Exercise brief =>
Both the line containing "makeChassis()" and the line containing "bpy.data.objects.remove(obj)" belong in the answer, along with every line between them; print exactly those.

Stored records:
○ ○ ○ ○ ○ ○ ○
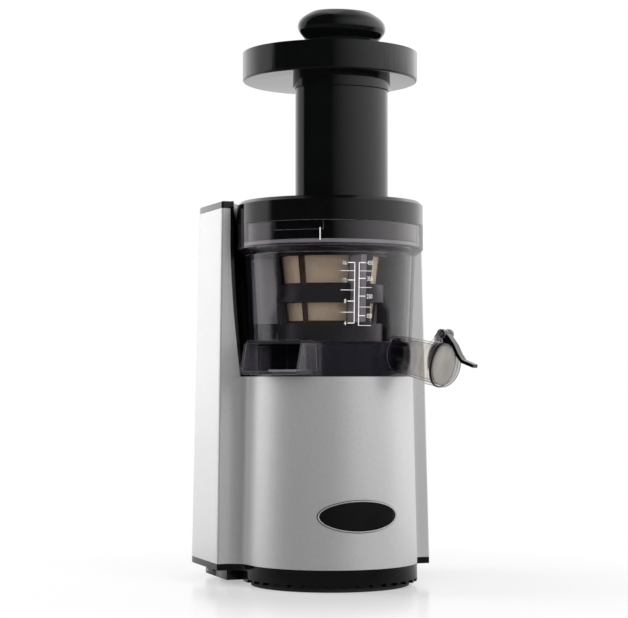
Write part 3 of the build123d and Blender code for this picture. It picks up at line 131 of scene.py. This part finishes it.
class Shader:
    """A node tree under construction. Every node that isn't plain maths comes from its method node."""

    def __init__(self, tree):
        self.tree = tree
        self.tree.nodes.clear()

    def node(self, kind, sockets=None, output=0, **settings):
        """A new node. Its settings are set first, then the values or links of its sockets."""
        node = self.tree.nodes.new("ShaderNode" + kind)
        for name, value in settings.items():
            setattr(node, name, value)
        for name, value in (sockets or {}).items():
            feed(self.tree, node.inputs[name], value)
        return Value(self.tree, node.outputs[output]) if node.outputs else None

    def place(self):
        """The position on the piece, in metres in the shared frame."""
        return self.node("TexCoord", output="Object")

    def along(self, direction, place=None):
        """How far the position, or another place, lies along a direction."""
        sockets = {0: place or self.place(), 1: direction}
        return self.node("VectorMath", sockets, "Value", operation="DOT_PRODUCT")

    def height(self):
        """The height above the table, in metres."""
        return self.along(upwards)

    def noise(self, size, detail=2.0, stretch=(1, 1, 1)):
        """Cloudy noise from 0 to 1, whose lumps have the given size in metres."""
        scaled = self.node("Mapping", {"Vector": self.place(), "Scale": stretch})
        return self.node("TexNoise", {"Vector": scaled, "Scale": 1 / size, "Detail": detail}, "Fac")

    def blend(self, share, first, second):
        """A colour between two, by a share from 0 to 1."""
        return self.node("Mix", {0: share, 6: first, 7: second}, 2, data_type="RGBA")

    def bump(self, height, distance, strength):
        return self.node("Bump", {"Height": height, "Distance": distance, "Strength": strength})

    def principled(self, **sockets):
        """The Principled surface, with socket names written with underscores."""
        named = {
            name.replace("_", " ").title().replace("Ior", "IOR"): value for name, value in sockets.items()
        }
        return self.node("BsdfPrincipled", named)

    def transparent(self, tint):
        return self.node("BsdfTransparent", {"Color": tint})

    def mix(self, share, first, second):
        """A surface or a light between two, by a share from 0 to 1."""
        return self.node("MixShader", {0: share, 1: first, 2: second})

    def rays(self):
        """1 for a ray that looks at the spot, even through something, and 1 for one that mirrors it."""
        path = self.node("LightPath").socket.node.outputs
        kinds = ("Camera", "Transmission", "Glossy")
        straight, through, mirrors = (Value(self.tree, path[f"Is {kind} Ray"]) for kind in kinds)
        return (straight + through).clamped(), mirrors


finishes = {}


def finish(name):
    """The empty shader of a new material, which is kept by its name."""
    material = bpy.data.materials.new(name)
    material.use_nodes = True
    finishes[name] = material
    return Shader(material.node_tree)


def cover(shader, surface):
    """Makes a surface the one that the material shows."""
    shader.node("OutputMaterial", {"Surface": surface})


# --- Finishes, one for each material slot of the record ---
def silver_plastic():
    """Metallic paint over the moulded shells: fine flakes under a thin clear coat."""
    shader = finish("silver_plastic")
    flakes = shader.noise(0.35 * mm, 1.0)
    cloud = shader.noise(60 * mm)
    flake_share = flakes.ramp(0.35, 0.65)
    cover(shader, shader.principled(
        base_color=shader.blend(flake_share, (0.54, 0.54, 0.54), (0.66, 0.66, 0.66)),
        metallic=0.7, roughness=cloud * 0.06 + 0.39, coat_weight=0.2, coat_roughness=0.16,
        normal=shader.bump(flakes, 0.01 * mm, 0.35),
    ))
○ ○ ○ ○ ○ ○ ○
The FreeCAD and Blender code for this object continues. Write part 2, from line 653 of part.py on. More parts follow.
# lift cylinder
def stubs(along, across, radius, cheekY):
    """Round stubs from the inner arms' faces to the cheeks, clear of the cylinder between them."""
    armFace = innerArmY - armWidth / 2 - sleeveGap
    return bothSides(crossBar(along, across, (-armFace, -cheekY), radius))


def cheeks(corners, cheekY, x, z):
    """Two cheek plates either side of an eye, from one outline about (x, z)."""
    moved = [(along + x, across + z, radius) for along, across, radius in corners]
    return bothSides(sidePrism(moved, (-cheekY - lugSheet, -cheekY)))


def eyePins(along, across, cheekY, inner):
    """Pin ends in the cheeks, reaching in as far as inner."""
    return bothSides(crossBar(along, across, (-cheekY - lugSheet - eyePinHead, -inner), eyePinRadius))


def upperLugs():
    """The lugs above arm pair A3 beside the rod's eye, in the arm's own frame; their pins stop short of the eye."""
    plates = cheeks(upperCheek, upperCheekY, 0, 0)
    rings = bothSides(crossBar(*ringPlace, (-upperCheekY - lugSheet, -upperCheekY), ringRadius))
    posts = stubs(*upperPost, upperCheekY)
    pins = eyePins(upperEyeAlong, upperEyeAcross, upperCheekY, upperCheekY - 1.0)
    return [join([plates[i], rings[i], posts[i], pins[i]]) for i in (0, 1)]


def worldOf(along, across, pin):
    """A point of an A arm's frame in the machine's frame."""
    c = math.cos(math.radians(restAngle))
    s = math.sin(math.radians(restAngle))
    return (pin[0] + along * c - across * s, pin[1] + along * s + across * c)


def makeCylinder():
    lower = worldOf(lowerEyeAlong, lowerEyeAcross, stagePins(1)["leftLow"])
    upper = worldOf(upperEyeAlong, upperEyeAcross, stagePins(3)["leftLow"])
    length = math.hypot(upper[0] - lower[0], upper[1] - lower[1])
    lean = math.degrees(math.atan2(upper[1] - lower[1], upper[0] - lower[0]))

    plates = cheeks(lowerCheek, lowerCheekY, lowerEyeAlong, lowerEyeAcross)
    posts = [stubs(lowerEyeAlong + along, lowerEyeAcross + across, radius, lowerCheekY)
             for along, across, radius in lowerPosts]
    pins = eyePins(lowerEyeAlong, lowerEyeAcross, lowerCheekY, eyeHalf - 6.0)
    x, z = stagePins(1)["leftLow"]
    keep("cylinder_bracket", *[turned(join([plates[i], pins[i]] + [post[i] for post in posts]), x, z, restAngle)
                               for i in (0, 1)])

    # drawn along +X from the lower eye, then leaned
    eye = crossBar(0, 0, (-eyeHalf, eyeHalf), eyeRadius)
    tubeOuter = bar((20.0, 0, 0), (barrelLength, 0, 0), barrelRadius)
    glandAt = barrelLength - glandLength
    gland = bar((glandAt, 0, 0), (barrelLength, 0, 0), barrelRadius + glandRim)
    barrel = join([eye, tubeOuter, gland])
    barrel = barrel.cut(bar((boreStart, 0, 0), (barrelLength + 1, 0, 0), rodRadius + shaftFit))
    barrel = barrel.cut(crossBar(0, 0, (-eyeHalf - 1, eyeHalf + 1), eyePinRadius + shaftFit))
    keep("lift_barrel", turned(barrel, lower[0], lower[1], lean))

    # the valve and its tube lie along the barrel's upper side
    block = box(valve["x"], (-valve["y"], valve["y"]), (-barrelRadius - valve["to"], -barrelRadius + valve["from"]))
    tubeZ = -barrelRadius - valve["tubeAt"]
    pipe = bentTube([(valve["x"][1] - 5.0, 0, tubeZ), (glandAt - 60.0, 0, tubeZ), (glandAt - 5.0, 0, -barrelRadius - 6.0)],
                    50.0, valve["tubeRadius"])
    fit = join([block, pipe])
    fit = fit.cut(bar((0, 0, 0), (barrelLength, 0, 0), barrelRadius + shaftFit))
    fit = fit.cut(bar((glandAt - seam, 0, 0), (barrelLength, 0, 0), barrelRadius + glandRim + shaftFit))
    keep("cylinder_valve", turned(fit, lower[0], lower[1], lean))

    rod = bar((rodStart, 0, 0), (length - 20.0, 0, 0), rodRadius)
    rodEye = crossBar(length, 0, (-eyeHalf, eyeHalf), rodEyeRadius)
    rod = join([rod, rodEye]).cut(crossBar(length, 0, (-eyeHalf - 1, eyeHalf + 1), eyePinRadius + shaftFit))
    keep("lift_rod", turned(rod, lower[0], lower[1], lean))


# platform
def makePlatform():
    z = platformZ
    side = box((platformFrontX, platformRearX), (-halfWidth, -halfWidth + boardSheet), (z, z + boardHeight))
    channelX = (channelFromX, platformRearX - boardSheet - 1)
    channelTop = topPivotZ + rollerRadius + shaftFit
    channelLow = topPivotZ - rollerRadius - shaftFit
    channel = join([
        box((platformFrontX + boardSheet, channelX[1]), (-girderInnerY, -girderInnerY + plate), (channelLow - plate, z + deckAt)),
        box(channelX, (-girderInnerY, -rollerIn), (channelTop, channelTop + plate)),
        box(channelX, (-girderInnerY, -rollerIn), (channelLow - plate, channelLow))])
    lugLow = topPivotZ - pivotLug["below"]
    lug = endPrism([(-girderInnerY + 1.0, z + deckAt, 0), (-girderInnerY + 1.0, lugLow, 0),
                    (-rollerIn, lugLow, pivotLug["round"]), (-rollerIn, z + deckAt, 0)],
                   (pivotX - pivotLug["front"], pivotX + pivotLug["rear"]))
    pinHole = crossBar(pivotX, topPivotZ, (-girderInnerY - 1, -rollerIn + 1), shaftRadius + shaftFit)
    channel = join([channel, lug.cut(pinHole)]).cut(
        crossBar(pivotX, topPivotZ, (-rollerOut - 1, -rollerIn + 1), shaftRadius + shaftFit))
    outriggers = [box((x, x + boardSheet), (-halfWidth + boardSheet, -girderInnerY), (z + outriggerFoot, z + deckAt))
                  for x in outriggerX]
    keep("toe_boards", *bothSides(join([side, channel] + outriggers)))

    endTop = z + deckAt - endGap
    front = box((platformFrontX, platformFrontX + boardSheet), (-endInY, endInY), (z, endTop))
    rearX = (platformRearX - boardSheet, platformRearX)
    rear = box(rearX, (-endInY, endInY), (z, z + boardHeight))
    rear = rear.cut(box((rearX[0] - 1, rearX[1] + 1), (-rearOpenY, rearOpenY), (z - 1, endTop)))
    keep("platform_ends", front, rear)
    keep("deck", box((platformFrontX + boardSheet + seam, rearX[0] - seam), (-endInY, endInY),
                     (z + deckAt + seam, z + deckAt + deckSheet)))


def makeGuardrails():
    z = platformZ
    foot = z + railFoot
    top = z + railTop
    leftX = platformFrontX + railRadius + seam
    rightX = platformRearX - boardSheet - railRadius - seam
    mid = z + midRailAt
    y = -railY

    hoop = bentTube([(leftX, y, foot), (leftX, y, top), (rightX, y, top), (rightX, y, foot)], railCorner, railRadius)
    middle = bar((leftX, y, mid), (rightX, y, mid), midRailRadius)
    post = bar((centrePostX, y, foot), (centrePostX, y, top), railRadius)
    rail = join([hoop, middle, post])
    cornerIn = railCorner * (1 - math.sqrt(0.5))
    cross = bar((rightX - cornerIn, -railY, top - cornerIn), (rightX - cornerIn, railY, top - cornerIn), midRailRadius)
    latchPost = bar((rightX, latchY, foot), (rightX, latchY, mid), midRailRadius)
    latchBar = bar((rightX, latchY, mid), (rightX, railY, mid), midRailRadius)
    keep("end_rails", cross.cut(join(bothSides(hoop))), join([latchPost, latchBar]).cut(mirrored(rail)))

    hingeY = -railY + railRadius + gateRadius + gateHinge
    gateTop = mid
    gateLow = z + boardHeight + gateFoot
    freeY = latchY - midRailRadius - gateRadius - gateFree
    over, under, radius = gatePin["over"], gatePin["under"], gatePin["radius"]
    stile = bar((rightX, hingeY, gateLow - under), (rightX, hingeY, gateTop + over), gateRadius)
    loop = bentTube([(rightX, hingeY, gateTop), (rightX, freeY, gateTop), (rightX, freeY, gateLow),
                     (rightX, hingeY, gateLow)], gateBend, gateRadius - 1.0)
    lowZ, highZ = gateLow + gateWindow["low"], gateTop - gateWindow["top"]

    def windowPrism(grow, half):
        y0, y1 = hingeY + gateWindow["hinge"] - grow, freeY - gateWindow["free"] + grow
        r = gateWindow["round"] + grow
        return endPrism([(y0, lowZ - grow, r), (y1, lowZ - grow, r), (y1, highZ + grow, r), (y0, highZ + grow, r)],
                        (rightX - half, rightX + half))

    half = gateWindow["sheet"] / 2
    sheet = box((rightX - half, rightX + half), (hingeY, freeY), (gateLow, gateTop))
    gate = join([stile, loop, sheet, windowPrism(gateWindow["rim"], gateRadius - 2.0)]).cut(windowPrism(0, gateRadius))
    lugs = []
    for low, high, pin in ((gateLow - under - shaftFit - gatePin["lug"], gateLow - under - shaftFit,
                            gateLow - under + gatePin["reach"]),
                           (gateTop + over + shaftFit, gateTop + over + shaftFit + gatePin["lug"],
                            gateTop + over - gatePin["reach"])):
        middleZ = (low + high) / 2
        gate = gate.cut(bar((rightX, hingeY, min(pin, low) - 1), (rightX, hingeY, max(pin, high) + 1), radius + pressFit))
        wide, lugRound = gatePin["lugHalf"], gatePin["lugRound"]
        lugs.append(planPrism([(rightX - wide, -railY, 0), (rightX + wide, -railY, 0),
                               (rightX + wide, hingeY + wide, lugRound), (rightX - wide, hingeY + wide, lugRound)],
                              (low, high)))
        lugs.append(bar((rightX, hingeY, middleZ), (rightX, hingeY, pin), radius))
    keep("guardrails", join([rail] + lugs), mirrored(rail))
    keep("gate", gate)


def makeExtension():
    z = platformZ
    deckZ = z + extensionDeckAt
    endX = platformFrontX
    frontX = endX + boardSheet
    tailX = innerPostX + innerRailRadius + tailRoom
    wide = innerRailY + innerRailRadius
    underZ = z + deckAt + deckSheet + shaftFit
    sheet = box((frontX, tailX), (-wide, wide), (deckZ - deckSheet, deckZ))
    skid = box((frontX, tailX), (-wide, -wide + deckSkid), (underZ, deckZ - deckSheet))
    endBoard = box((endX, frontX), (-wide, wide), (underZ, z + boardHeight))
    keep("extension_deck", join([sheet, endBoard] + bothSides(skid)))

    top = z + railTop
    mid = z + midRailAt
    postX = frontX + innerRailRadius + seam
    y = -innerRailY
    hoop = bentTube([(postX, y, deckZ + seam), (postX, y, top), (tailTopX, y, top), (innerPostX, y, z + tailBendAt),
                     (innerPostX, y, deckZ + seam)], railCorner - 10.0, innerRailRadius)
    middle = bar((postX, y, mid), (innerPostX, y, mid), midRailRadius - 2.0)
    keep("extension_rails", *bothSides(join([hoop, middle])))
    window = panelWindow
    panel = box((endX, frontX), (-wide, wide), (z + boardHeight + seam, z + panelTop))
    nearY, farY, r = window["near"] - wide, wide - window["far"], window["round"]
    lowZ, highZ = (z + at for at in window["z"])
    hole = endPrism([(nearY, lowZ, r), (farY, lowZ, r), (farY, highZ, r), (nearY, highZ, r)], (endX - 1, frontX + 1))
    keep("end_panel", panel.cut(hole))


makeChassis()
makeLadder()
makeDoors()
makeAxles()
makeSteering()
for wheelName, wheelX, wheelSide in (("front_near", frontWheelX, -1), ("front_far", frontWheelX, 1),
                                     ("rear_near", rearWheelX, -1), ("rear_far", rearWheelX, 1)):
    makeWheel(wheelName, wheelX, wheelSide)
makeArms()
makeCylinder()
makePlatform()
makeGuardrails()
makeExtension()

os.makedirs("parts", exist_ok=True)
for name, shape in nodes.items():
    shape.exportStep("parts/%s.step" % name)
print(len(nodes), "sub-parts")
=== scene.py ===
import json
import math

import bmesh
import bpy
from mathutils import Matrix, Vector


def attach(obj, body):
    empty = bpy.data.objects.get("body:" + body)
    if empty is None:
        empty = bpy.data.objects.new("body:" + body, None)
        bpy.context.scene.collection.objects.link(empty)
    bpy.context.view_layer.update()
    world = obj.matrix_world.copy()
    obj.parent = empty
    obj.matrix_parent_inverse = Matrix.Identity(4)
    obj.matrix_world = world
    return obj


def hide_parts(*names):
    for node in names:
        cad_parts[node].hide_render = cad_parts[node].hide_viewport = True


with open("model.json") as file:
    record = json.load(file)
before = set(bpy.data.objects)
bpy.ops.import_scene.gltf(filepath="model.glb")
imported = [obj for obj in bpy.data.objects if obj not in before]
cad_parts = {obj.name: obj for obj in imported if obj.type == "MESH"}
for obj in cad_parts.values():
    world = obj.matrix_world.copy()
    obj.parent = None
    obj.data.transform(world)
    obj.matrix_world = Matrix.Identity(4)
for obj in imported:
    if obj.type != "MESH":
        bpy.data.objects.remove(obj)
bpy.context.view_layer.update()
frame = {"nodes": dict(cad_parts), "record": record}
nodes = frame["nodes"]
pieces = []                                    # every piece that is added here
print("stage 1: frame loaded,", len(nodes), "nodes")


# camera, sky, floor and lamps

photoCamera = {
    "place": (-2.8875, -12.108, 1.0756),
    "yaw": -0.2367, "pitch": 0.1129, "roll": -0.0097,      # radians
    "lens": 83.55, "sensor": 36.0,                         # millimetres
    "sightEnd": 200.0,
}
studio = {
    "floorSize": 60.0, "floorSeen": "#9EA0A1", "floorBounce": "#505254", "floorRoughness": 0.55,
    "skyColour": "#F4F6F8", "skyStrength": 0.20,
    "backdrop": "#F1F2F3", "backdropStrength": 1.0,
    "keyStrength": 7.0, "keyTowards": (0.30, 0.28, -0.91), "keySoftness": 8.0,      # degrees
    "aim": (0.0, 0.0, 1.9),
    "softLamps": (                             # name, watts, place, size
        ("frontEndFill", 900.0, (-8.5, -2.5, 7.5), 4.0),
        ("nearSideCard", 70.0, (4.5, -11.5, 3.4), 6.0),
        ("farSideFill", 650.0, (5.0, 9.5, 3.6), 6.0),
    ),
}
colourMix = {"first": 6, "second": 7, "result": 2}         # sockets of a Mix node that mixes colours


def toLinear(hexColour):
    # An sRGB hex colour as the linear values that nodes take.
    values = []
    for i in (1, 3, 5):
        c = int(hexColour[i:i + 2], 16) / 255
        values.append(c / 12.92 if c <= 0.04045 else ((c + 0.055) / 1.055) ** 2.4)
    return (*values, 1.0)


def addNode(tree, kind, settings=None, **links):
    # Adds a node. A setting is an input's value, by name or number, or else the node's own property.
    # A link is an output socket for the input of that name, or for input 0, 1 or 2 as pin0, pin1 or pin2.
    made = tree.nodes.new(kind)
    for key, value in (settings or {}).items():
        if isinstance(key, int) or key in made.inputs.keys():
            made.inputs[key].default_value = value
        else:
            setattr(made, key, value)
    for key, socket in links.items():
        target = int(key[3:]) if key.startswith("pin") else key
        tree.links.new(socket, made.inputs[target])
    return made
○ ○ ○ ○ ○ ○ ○
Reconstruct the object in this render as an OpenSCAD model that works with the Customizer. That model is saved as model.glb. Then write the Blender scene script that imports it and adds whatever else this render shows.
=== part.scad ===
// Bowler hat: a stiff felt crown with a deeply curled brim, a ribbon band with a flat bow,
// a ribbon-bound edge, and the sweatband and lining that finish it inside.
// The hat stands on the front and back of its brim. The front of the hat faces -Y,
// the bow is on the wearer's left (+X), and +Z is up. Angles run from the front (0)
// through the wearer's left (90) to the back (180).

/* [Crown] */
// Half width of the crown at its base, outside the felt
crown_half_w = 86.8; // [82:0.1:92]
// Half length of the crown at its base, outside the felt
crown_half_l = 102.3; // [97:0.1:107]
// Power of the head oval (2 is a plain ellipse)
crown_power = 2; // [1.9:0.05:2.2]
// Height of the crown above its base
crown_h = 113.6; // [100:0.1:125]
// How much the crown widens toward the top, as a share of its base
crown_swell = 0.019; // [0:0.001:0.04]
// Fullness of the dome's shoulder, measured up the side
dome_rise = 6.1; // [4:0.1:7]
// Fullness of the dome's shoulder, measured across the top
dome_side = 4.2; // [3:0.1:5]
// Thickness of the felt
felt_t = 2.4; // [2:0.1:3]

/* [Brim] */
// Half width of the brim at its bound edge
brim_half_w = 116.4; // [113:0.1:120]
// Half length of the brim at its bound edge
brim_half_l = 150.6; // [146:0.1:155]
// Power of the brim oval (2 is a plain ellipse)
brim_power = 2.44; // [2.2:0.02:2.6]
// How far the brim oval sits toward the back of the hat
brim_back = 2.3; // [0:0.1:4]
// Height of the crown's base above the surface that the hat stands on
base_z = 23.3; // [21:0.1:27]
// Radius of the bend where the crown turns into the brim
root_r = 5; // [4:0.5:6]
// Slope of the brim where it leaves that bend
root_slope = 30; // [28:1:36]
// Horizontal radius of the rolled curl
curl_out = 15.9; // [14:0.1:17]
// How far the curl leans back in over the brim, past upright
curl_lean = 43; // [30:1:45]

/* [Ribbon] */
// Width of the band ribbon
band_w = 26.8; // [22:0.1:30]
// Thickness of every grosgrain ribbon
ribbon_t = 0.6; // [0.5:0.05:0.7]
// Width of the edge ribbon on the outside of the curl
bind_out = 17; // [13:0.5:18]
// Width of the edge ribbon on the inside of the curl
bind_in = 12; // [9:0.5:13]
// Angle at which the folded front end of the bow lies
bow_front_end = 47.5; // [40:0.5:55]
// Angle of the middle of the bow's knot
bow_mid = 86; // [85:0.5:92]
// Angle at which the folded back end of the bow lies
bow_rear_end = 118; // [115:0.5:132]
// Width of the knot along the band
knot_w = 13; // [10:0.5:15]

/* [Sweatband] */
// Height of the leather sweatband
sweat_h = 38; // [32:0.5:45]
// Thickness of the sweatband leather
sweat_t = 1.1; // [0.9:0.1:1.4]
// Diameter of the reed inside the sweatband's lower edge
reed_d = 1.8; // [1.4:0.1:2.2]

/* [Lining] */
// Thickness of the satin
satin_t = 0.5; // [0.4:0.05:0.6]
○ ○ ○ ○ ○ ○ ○
Completed exercise =>
makeChassis()
makeLadder()
makeDoors()
makeAxles()
makeSteering()
for wheelName, wheelX, wheelSide in (("front_near", frontWheelX, -1), ("front_far", frontWheelX, 1),
                                     ("rear_near", rearWheelX, -1), ("rear_far", rearWheelX, 1)):
    makeWheel(wheelName, wheelX, wheelSide)
makeArms()
makeCylinder()
makePlatform()
makeGuardrails()
makeExtension()

os.makedirs("parts", exist_ok=True)
for name, shape in nodes.items():
    shape.exportStep("parts/%s.step" % name)
print(len(nodes), "sub-parts")
=== scene.py ===
import json
import math

import bmesh
import bpy
from mathutils import Matrix, Vector


def attach(obj, body):
    empty = bpy.data.objects.get("body:" + body)
    if empty is None:
        empty = bpy.data.objects.new("body:" + body, None)
        bpy.context.scene.collection.objects.link(empty)
    bpy.context.view_layer.update()
    world = obj.matrix_world.copy()
    obj.parent = empty
    obj.matrix_parent_inverse = Matrix.Identity(4)
    obj.matrix_world = world
    return obj


def hide_parts(*names):
    for node in names:
        cad_parts[node].hide_render = cad_parts[node].hide_viewport = True


with open("model.json") as file:
    record = json.load(file)
before = set(bpy.data.objects)
bpy.ops.import_scene.gltf(filepath="model.glb")
imported = [obj for obj in bpy.data.objects if obj not in before]
cad_parts = {obj.name: obj for obj in imported if obj.type == "MESH"}
for obj in cad_parts.values():
    world = obj.matrix_world.copy()
    obj.parent = None
    obj.data.transform(world)
    obj.matrix_world = Matrix.Identity(4)
for obj in imported:
    if obj.type != "MESH":
        bpy.data.objects.remove(obj)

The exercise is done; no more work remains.